-- start DATA SHOWN --

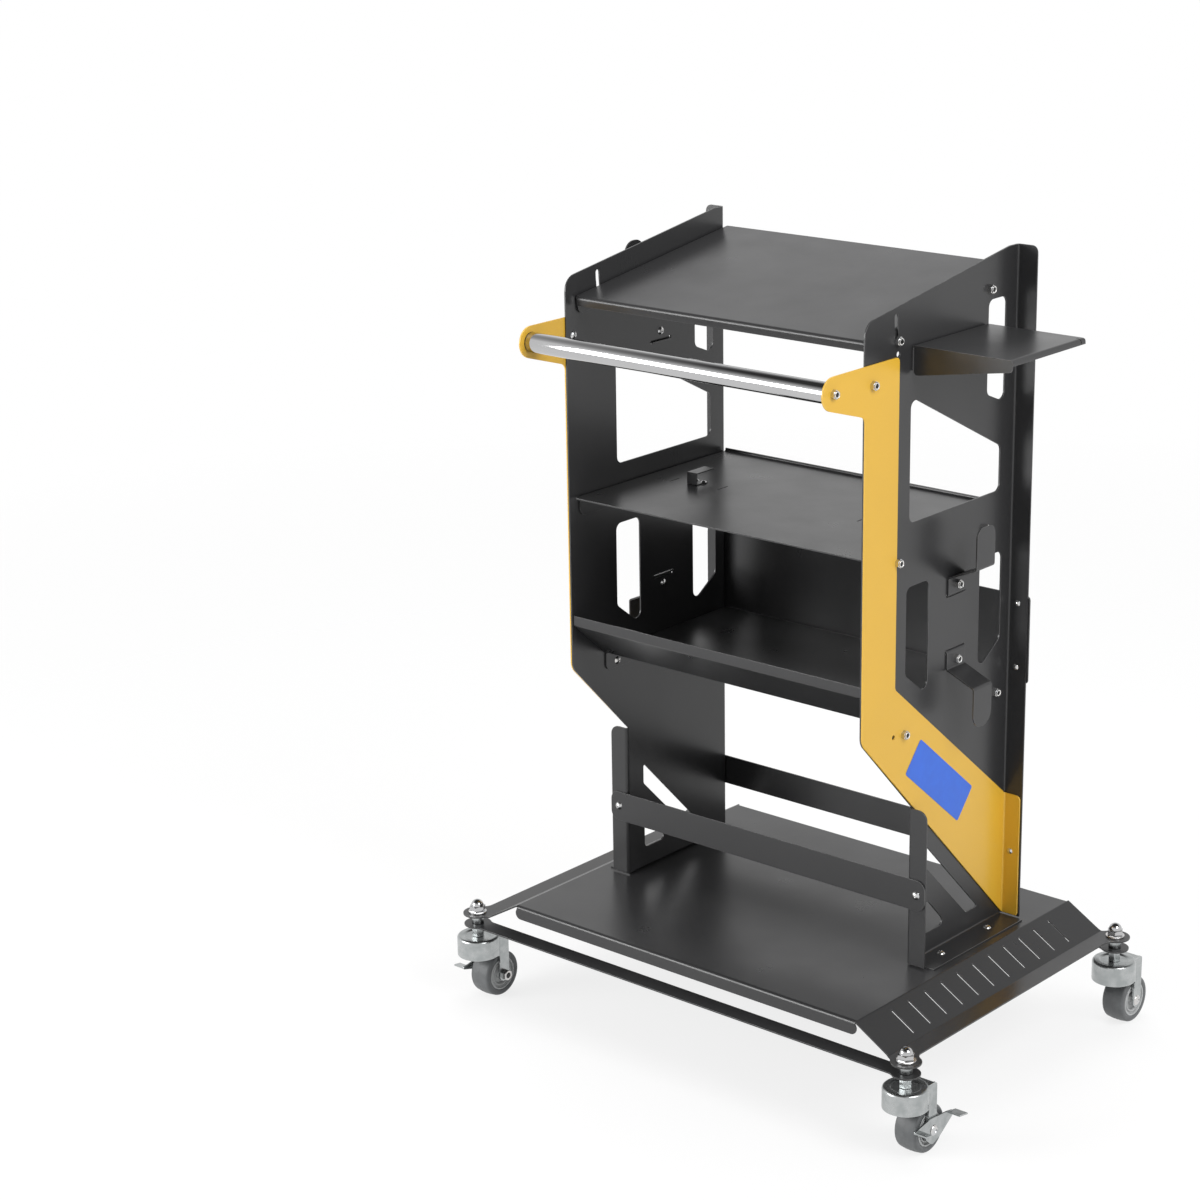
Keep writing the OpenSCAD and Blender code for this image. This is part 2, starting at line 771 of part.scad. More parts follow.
module top_shelf() {
  wide = shelf_half - sheet - bend;
  guide = [-guide_reach * cos(guide_angle), -guide_reach * sin(guide_angle)];
  color(charcoal) cart() on_top_shelf() difference() {
    union() {
      channel(shelf_half, shelf_rise, top_flange, shelf_front + sheet + bend, shelf_back, 8);
      along_x(-wide, 2 * wide) polygon(folded(
        [[shelf_back, shelf_rise], [shelf_front, shelf_rise], [shelf_front, shelf_rise - shelf_lip]]));
    }
    side_holes([0, 0], bolt_r + running_fit);
    side_holes(guide, bolt_r + running_fit);
  }
}

// Tilt axis bolts, fixed to the panels; the shelf's flanges turn on them
module top_shelf_pivots() {
  color(steel) cart() for (side = [-1, 1]) on_side(side)
    side_bolt([pivot_y, pivot_z], side_gap + sheet + body_gap, sheet);
}

// Guide bolts, fixed to the shelf and free to run in the panels' slots
module top_shelf_guides() {
  color(steel) cart() for (side = [-1, 1]) on_side(side) {
    side_bolt([guide_y, guide_z], side_gap + sheet, sheet + body_gap + washer_t);
    difference() {
      rod_x(web_x + body_gap, guide_y, guide_z, bolt_d + 0.5, washer_t);
      rod_x(web_x, guide_y, guide_z, bolt_r + running_fit, 2 * sheet);
    }
  }
}

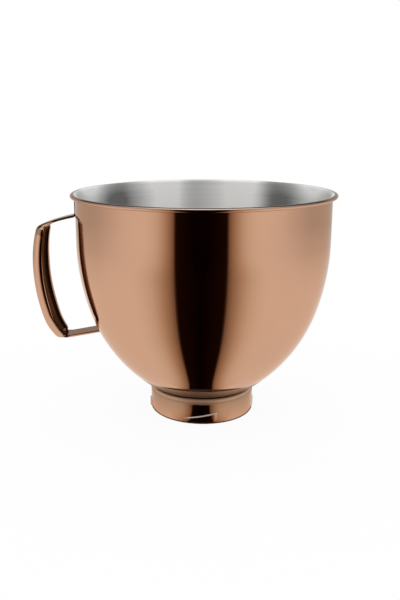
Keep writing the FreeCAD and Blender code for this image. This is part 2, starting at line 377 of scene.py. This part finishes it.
end, heading = follow((0, 0), 0, [(20, 0), (10, 90.0)], 2.0)[-1]
print("20 mm ahead and a left bend of radius 10 end at", [round(v, 3) for v in end])

# %% The section of the bowl, from the middle of the bottom over the bead and back
SHEET = 1.0
BOTTOM = (0, 25.88)
LOWER_R = 133.0
RAISED = [(14.01, 0), (10.0, -36.87), (10.0, 36.87), (9.1, 0)]
WALL = [(24.0, 35.4), (LOWER_R, 36.3), (188.0, 18.3), (36.6, 0)]
UNDER_BEAD = [(1.75, 0)]
BEAD = [(0.7, -65.0), (3.0, -50.0), (0.45, -155.0), (2.35, 0)]
BOWL_PITCH = 2.2


def from_bottom(steps):
    return follow(BOTTOM, 0, steps, BOWL_PITCH)


def beside(marks, gap):
    """The marks moved to the left by the gap."""
    moved = []
    for (x, z), heading in marks:
        c, s = turned(heading + 90)
        moved.append(((x + gap * c, z + gap * s), heading))
    return moved


outer = from_bottom(RAISED + WALL + UNDER_BEAD + BEAD)
inner = beside(outer, SHEET)
section = [point for point, _ in outer] + [point for point, _ in inner[::-1]]
print(len(section), "points in the section; the rim is", round(2 * max(x for x, _ in section), 1), "wide")

# %% [markdown]
# Where each finish starts. The section goes up the outside, round the bead and down the inside,
# so one row number is enough to say where a finish starts: the coat goes on until the next one.
# First comes the groove under the bead, darkened with painted shade, then the coated bead, its
# crown, and the inside.
# Rows on the way back are counted from the end, as the inside has the same steps as the outside.

# %% Rows where the finishes start
to_bead = RAISED + WALL + UNDER_BEAD
crown_end = to_bead + BEAD[:2] + [(BEAD[2][0], -45.0)]
inside_end = to_bead + BEAD[:1] + [(BEAD[1][0], -13.0)]
zones = {
    "Under the bead": (len(from_bottom(RAISED + WALL)) - 1, painted_shade_copper),
    "Bead": (len(outer) - 1, bowl_coat),
    "Crown": (len(section) - len(from_bottom(crown_end)), worn_crown),
    "Inside": (len(section) - len(from_bottom(inside_end)), bare_steel),
}
print("finishes start after rows", {name: start for name, (start, _) in zones.items()})

# %% [markdown]
# Turning the section. On a lathe each point of the section draws a circle, and Geometry Nodes
# can say just that: a flat grid has one row for each point of the section and one column for
# each step round, and every point of the grid moves to its row's radius and height at its
# column's angle. Merging closes the seam and both poles. The row's number is kept on the mesh,
# because the finishes need it after the grid has been closed.


# %% Rows of a grid become circles round the axis
def turned_grid(g, given):
    columns = given["Steps"] + 1
    grid = g.add("GeometryNodeMeshGrid", inputs={"Vertices X": given["Points"], "Vertices Y": columns})
    index = g.add("GeometryNodeInputIndex")
    row = (index / columns).floor()
    angle = (index - row * columns) / given["Steps"] * math.tau
    position = g.add("GeometryNodeInputPosition")
    found = g.add(
        "GeometryNodeSampleIndex", {"data_type": "FLOAT_VECTOR"},
        {"Geometry": given["Section"], "Value": position, "Index": row},
    )
    at = g.add("ShaderNodeSeparateXYZ", inputs={0: found})
    circle = {0: at[0] * angle.cos(), 1: at[0] * angle.sin(), 2: at[2]}
    spot = g.add("ShaderNodeCombineXYZ", inputs=circle)
    placed = g.add("GeometryNodeSetPosition", inputs={"Geometry": grid, "Position": spot})
    numbered = g.add(
        "GeometryNodeStoreNamedAttribute", {"data_type": "FLOAT", "domain": "POINT"},
        {"Geometry": placed, "Name": "row", "Value": row},
    )
    closed = g.add("GeometryNodeMergeByDistance", inputs={"Geometry": numbered, "Distance": 1e-6})
    return g.add("GeometryNodeRealizeInstances", inputs={"Geometry": closed})


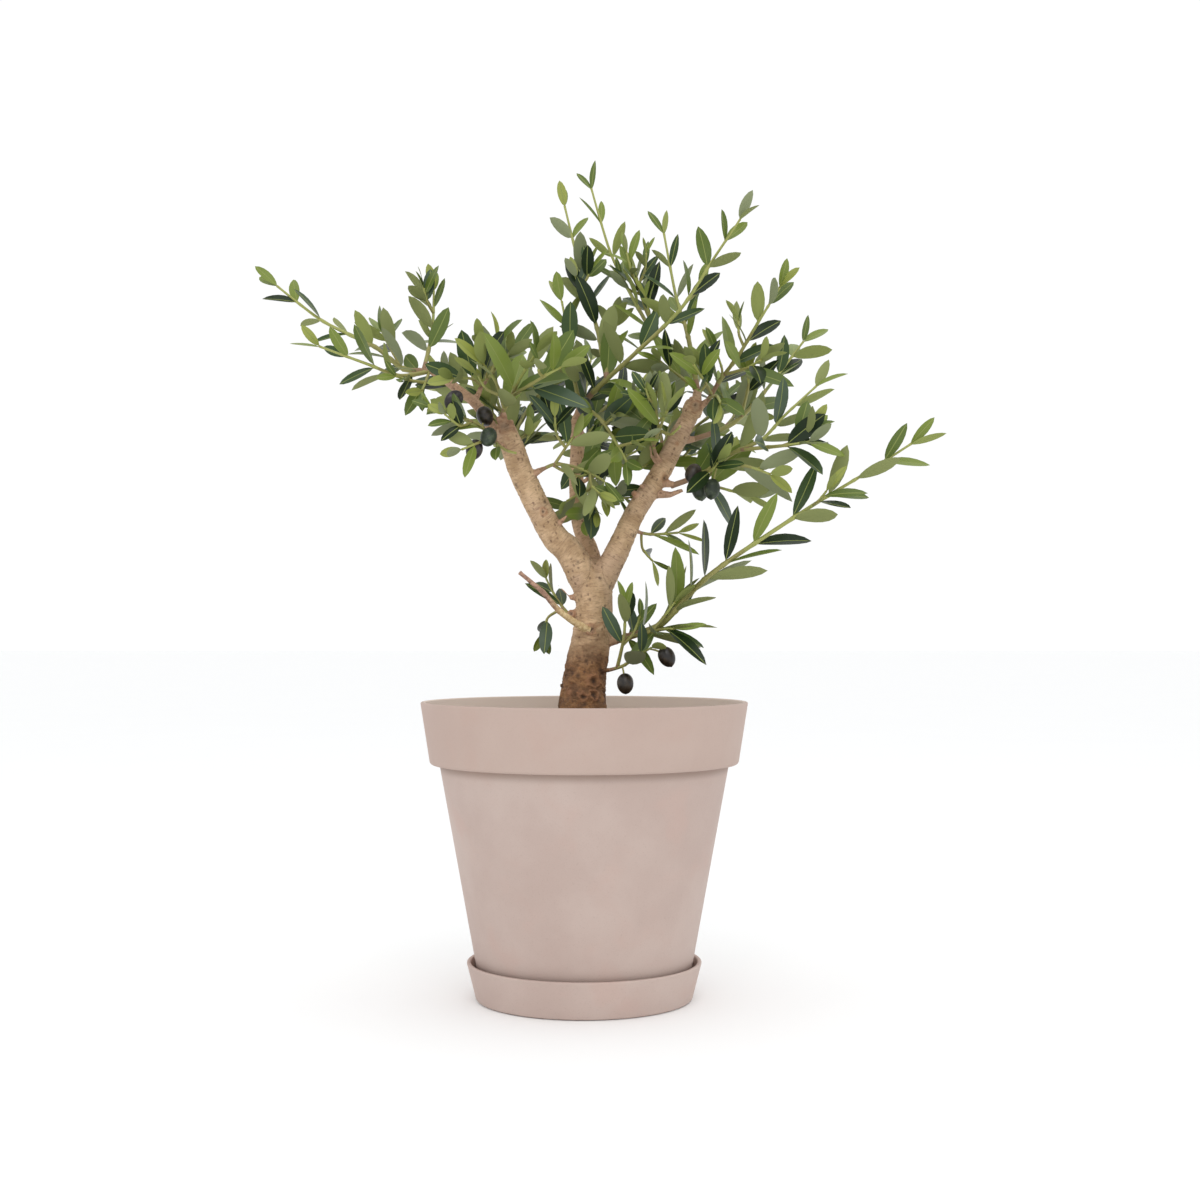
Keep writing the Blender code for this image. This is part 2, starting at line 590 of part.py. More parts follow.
LENGTH_VARIES = (0.86, 1.14)
WIDTH_VARIES = (0.85, 1.12)
LEAF_ARCH = (-0.02, 0.20)  # how far a leaf's tip drops, over its length


def length_of(points):
    return sum((Vector(b) - Vector(a)).length for a, b in zip(points, points[1:]))


def twig_along(points, pairs, leaf, wide, turn):
    """A twig through these points, as thick as its length asks."""
    length = length_of(points)
    pieces = max(2, round(length / (len(points) - 1) / TWIG_STEP))
    path = smooth_path(points, pieces)
    foot = min(TWIG_R + TWIG_R_BY_LENGTH * length, TWIG_R_MOST)
    return Twig(path, even_radii(len(path), foot, TWIG_TIP_R), pairs, leaf, wide, turn)


def twigs_of(mass, rng):
    """The mass's stem and shoots, then its seeded side twigs."""
    twigs = []
    for number, shoot in enumerate(mass.shoots):
        start = along(twigs[shoot.parent].path, shoot.at) if twigs else Vector(mass.start)
        points = (start, *shoot.way)
        pairs = max(1, round(length_of(points) / PAIR_STEP))
        twigs.append(twig_along(points, pairs, mass.leaf, mass.wide, FIRST_TURN * number))
    for _ in range(mass.twigs):
        parent = twigs[rng.randrange(len(mass.shoots))]
        share = rng.uniform(*SIDE_TWIG_AT)
        length = rng.uniform(*SIDE_TWIG)
        heading = direction(parent.path, share)
        side = heading.orthogonal().normalized()
        side.rotate(Matrix.Rotation(rng.uniform(0, math.tau), 3, heading))
        start = along(parent.path, share)
        middle = start + (heading * 0.5 + side * 0.7).normalized() * length * 0.5
        tip = middle + (heading * 0.7 + side * 0.4 + Vector((0, 0, 0.4))).normalized() * length * 0.5
        twigs.append(twig_along((start, middle, tip), SIDE_TWIG_PAIRS, parent.leaf * SIDE_TWIG_LEAF,
                                parent.wide, rng.uniform(0, PAIR_TURN)))
    return twigs


def leaf_places(twig):
    """Where each of a twig's leaves sits: its pair, the side it is on, the place."""
    bare = min(BARE_FOOT / (twig.path[-1] - twig.path[0]).length, MOST_BARE)
    places = []
    for pair in range(twig.pairs + 1):
        last = pair == twig.pairs
        share = 1.0 if last else bare + (1.0 - bare) * (pair + 0.5) / (twig.pairs + 0.4)
        places += [(pair, 1, share, last), (pair, -1, share, last)]
    return places


def leaf_at(twig, place, rng):
    """One leaf of an opposite pair; each pair is turned a quarter from the last."""
    pair, way, share, last = place
    heading = direction(twig.path, share)
    side = heading.orthogonal().normalized()
    turn = twig.turn + PAIR_TURN * pair + rng.uniform(-PAIR_VARIES, PAIR_VARIES)
    side.rotate(Matrix.Rotation(math.radians(turn), 3, heading))
    size = TIP_LEAF if last else LEAST_LEAF + LEAF_SWELL * math.sin(math.pi * min(share + 0.12, 1.0))
    spread = TIP_SPREAD if last else FOOT_SPREAD - SPREAD_CLOSES * share
    spread = math.radians(spread + rng.uniform(-SPREAD_VARIES, SPREAD_VARIES))
    lean = heading * math.cos(spread) + side * way * math.sin(spread)
    lean = (lean + Vector((0, 0, rng.uniform(*LEAF_LIFT)))).normalized()
    face = heading * math.sin(spread) - side * way * math.cos(spread)
    light = LIGHT_TURN if rng.random() < UNDERSIDES else -LIGHT_TURN
    light += rng.uniform(-LIGHT_VARIES, LIGHT_VARIES)
    face = face * 0.5 + Vector((rng.uniform(-LIGHT_VARIES, LIGHT_VARIES), light, FACE_UP))
    face = (face - lean * face.dot(lean)).normalized()
    length = twig.leaf * size * rng.uniform(*LENGTH_VARIES)
    width = length * twig.wide * rng.uniform(*WIDTH_VARIES)
    return Leaf(along(twig.path, min(share, 0.995)), lean, face, length, width, rng.uniform(*LEAF_ARCH))


def blade_point(leaf, share, across=0.0, above=0.0):
    """A point of a leaf: a share of its length out, and metres across and above."""
    side = leaf.heading.cross(leaf.up)
    sag = leaf.arch * leaf.length * share * share
    return leaf.root + leaf.heading * leaf.length * share + side * across + leaf.up * (above - sag)


def leaf_solid(leaf, start=0.0, spare=0.0):
    """A spindle of six faces, flat above with a low keel under it, rooted on the twig's axis."""
    bm = bmesh.new()
    bmesh.ops.create_uvsphere(bm, u_segments=3, v_segments=2, radius=1.0)
    for vert in bm.verts:
        keel, across, end = vert.co
        share = max(start, LEAF_WIDEST if abs(end) < 0.5 else (end + 1.0) / 2.0)
        half_width = across / SPINDLE_SIDE * (leaf.width / 2 * SPINDLE_FULL + spare)
        vert.co = blade_point(leaf, share, half_width, -keel * (LEAF_THICK / 1.5 + spare))
    bmesh.ops.recalc_face_normals(bm, faces=bm.faces)
    return bm


def olive_solid(centre):
    bm = bmesh.new()
    bmesh.ops.create_uvsphere(bm, u_segments=7, v_segments=5, radius=OLIVE_R,
                              matrix=Matrix.Translation(centre) @ Matrix.Diagonal((1, 1, OLIVE_LONG, 1)))
    return bm


class Taken:
    """The room that limbs, twigs, leaves and fruit have taken, each with its owner."""

    def __init__(self):
        self.solids = []

    def add(self, bm, owner):
        self.solids.append((corners_of(bm), BVHTree.FromBMesh(bm), owner))

    def meets(self, bm, wanted):
        """Whether a solid cuts one whose owner is wanted."""
        box = corners_of(bm)
        own = BVHTree.FromBMesh(bm)
        return any(wanted(owner) and boxes_meet(box, other) and own.overlap(tree)
                   for other, tree, owner in self.solids)


def corners_of(bm):
    places = [vert.co for vert in bm.verts]
    return ([min(place[axis] for place in places) for axis in range(3)],
            [max(place[axis] for place in places) for axis in range(3)])


def boxes_meet(box, other):
    return all(box[0][axis] <= other[1][axis] and other[0][axis] <= box[1][axis] for axis in range(3))


def in_space(leaf, space):
    """Whether a leaf's tip keeps to the box round its mass."""
    tip = blade_point(leaf, 1.0)
    return all(low <= value <= high for low, value, high in zip(space[0], tip, space[1]))


def space_of(twigs):
    points = [point for twig in twigs for point in twig.path]
    low = [min(point[axis] for point in points) - SPACE_REACH for axis in range(3)]
    high = [max(point[axis] for point in points) + SPACE_REACH for axis in range(3)]
    return low, high


# ---------------------------------------------------------------- the tree
def arm(foot, foot_radius, path, radius, sides):
    """The stub that carries a limb or a stem, cut flat 0.3 mm before its first point."""
    heading = (path[1] - path[0]).normalized()
    end = path[0] - heading * GAP
    return tube([Vector(foot), end - heading * 0.003, end], [foot_radius, radius, radius], sides)


def make_limbs(stems, taken):
    """Each limb with the arms and spurs that carry what grows from it."""
    for limb in LIMBS:
        parts = [limb_tube(limb)]
        for other in LIMBS:
            if other.carrier == limb.name:
                radius = other.points[0][1]
                parts.append(arm(other.foot, other.foot_radius, limb_path(other), radius, limb_sides(radius)))
        for mass in MASSES:
            if mass.limb == limb.name:
                stem = stems[mass.name]
                parts.append(arm(mass.foot, stem.radii[0] * 1.6, stem.path, stem.radii[0] * 1.2, SPUR_SIDES))
        for part in parts:
            taken.add(part, "limb")
        # The exact solver leaves open edges where the fork's three arms cross.
        united(limb.name, parts, "bark", "MANIFOLD" if limb.name == "trunk" else "EXACT")


def twig_tube(twig):
    return tube(twig.path, [radius * 1.25 for radius in twig.radii], TWIG_SIDES)


def keep_twigs(mass, twigs, taken):
    """The mass's twigs that are clear of the limbs and of the other masses' twigs."""
    kept = []
    for twig in twigs:
        bm = twig_tube(twig)
        clear = not taken.meets(bm, lambda owner: owner != mass.name)
        if clear:
            kept.append(twig)
            taken.add(bm, mass.name)
        bm.free()
    return kept


def open_places():
    """Places and radii along the boughs that stand clear of leaves in front."""
    places = []
    for limb in LIMBS:
        if limb.name in OPEN_BOUGHS:
            path = smooth_path([point for point, _ in limb.points], OPEN_PIECES)
            radii = smooth_path([(radius, 0, 0) for _, radius in limb.points], OPEN_PIECES)
            top = OPEN_BOUGHS[limb.name]
            places += [(point, value.x) for point, value in zip(path, radii) if point.z < top]
    return places


def before_bough(leaf, places):
    """Whether a leaf hangs in front of a bough that stands clear."""
    for share in OPEN_SHARES:
        point = blade_point(leaf, share)
        for place, radius in places:
            aside = math.hypot(point.x - place.x, point.z - place.z)
            if point.y < place.y and aside < radius + OPEN_EDGE:
                return True
    return False


BOUGHS_SEEN = open_places()


def free_leaf(mass, number, twig, place, space, taken):
    """The first try of a leaf that is clear of all the others, or nothing.

    The whole leaf stays clear of the limbs and the other masses, and its outer part
    stays clear of its own mass. A few leaves have fallen.
    """
    for attempt in range(TRIES):
        rng = random.Random(f"{mass.name} {number} {place[0]} {place[1]} {attempt}")
        if rng.random() < FALLEN and not place[3]:
            return None
        leaf = leaf_at(twig, place, rng)
        whole = leaf_solid(leaf, spare=CLEAR)
        outer = leaf_solid(leaf, start=OUTER_FROM)
        clear = not (taken.meets(whole, lambda owner: owner != mass.name)
                     or taken.meets(outer, lambda owner: owner == mass.name)
                     or before_bough(leaf, BOUGHS_SEEN))
        if clear and in_space(leaf, space):
            taken.add(whole, mass.name)
        whole.free()
        outer.free()
        if clear and in_space(leaf, space):
            return leaf
    return None


def hang_fruit(mass, twigs, taken):
    """Each fruit with its stalk, where both are clear of the limbs and the other masses."""
    parts = []
    for fruit in mass.fruit:
        centre = Vector(fruit.centre)
        olive = olive_solid(centre)
        stalk = tube([along(twigs[fruit.shoot].path, fruit.at), centre], [STALK_R, STALK_R], TWIG_SIDES)
        if any(taken.meets(part, lambda owner: owner != mass.name) for part in (olive, stalk)):
            continue
        for part in (olive, stalk):
            taken.add(part, mass.name)
            parts.append(part)
    return parts


def make_mass(mass, twigs, fruit, taken):
    parts = [twig_tube(twig) for twig in twigs] + fruit
    space = space_of(twigs)
    for number, twig in enumerate(twigs):
        for place in leaf_places(twig):
            leaf = free_leaf(mass, number, twig, place, space, taken)
            if leaf:
                parts.append(leaf_solid(leaf))
    united(mass.name, parts, "leaves")


def main():
    for old in list(bpy.data.objects):
        bpy.data.objects.remove(old)
    make_saucer()
    make_pot()
    make_soil()
    taken = Taken()
    growth = {mass.name: twigs_of(mass, random.Random(mass.name)) for mass in MASSES}
    make_limbs({name: twigs[0] for name, twigs in growth.items()}, taken)
    kept = {mass.name: keep_twigs(mass, growth[mass.name], taken) for mass in MASSES}
    fruit = {mass.name: hang_fruit(mass, kept[mass.name], taken) for mass in MASSES}
    for mass in MASSES:
        make_mass(mass, kept[mass.name], fruit[mass.name], taken)


main()
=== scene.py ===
# %% [markdown]
# # An olive bonsai in its planter
# The CAD model is the fixed frame: it says where the pot stands, how each bough runs
# and how far the crown reaches. This lesson dresses it, piece by piece, with finer
# shapes and real finishes: the moulded planter, the potting soil, the bark, the twigs,
# the leaves and the olives.

# %% Load the frame
import json
import math
import random
from collections import namedtuple

import bmesh
import bpy
import numpy as np
from mathutils import Matrix, Vector, noise
from mathutils.bvhtree import BVHTree

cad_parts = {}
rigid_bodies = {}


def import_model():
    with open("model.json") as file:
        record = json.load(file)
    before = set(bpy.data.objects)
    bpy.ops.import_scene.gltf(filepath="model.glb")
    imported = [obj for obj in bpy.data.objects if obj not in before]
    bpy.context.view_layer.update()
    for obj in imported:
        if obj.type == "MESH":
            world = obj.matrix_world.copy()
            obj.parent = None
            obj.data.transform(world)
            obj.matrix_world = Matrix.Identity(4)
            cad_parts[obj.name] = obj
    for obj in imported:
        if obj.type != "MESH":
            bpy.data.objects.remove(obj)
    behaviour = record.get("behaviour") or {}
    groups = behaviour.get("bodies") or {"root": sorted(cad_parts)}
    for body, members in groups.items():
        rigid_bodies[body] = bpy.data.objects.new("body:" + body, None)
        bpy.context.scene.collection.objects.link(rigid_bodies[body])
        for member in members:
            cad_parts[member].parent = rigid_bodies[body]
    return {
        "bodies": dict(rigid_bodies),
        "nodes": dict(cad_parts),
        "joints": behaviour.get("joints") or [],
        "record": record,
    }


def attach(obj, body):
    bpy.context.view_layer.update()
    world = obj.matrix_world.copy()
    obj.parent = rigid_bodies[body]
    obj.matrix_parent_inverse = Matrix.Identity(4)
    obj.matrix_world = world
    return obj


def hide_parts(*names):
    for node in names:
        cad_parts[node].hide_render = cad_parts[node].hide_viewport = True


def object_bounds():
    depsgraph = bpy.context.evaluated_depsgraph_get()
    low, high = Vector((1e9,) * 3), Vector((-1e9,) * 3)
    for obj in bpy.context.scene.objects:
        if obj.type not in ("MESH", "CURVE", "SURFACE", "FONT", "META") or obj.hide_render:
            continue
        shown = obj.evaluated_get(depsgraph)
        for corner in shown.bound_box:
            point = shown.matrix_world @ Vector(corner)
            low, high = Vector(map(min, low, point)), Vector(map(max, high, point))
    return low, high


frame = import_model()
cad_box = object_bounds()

NODES = sorted(frame["nodes"])
print(len(NODES), "solids in the frame")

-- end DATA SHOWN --

» TASK GOAL: Keep both end lines and retype everything in the records above from the line containing "bpy.context.scene.collection.objects.link(rigid_bodies[body])" through the line containing "obj.parent = rigid_bodies[body]", exactly, with nothing else.

» SOLUTION:
        bpy.context.scene.collection.objects.link(rigid_bodies[body])
        for member in members:
            cad_parts[member].parent = rigid_bodies[body]
    return {
        "bodies": dict(rigid_bodies),
        "nodes": dict(cad_parts),
        "joints": behaviour.get("joints") or [],
        "record": record,
    }


def attach(obj, body):
    bpy.context.view_layer.update()
    world = obj.matrix_world.copy()
    obj.parent = rigid_bodies[body]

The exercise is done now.